Fix: Run extraction and OCR tasks at temperature=0.0 or 0.1. Reserve higher temperatures only for open-ended description tasks. Validate output schema consistency across 50+ runs before deployment.
Production Bundle
Action Checklist
Decision Matrix
| Scenario | Recommended Approach | Why | Cost Impact |
|---|
| High-volume OCR with strict budget | GLM-4.5V or Qwen3-VL-8B | Adequate accuracy for structured text; ultra-low output pricing | ~$0.50β$25 per 10K images |
| Bilingual document extraction (EN/CN) | Qwen3-VL-32B or GLM-4.6V | Superior mixed-language OCR; preserves formatting and punctuation | ~$26β$40 per 10K images |
| Vision + Audio in single pipeline | Qwen3-Omni-30B | Eliminates glue code; unified endpoint; same pricing as vision-only | ~$26 per 10K images + audio overhead |
| Technical diagram & code parsing | Qwen3-VL-32B | Highest accuracy on charts, axis scaling, and screenshot-to-code | ~$26 per 10K images |
| Enterprise-grade reliability & support | Doubao-Seed-2.0-Pro | 128K context, premium SLA, consistent output formatting | ~$150 per 10K images |
Configuration Template
// benchmark.config.ts
export const BENCHMARK_CONFIG = {
endpoint: 'https://<unified-gateway>/v1',
apiKey: process.env.INFERENCE_API_KEY,
concurrency: 4,
timeoutMs: 30000,
retryAttempts: 3,
retryDelayMs: 1000,
models: [
{ id: 'Qwen3-VL-32B', pricing: { input: 0.26, output: 0.52 } },
{ id: 'Qwen3-Omni-30B', pricing: { input: 0.26, output: 0.52 } },
{ id: 'GLM-4.6V', pricing: { input: 0.40, output: 0.80 } },
{ id: 'GLM-4.5V', pricing: { input: 0.005, output: 0.01 } },
{ id: 'Hunyuan-Vision', pricing: { input: 0.60, output: 1.20 } },
{ id: 'Doubao-Seed-2.0-Pro', pricing: { input: 1.50, output: 3.00 } }
],
tasks: [
{ modality: 'vision', prompt: 'Extract all text exactly as written.', maxTokens: 1024, temperature: 0.0 },
{ modality: 'vision', prompt: 'Describe every object, brand, and text element visible.', maxTokens: 1500, temperature: 0.2 },
{ modality: 'audio', prompt: 'Transcribe the audio and identify the speaker emotional tone.', maxTokens: 800, temperature: 0.0 }
]
};
Quick Start Guide
- Install dependencies: Run
npm install typescript ts-node @types/node and initialize a project with tsc --init.
- Copy the configuration template: Save
benchmark.config.ts and set your INFERENCE_API_KEY environment variable.
- Implement the client & runner: Paste the
InferenceClient and runBenchmark functions into src/benchmark.ts.
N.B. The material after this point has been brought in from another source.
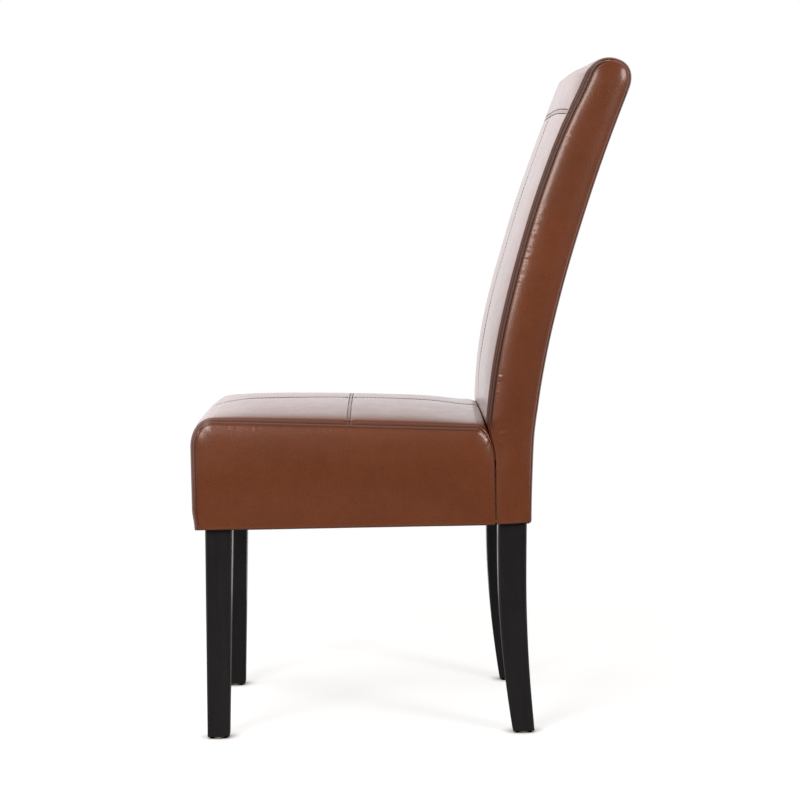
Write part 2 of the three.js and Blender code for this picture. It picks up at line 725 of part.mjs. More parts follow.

Import the config and map your test media URLs to the task schema.
- Execute the harness: Run
ts-node src/benchmark.ts. The script will dispatch concurrent requests, log latency/token/cost metrics, and output a sorted JSON report to benchmark-results.json.
- Validate & iterate: Review the cost/accuracy matrix. Adjust concurrency, temperature, or model selection based on your error tolerance and budget constraints. Deploy the normalized client to your production pipeline once metrics stabilize.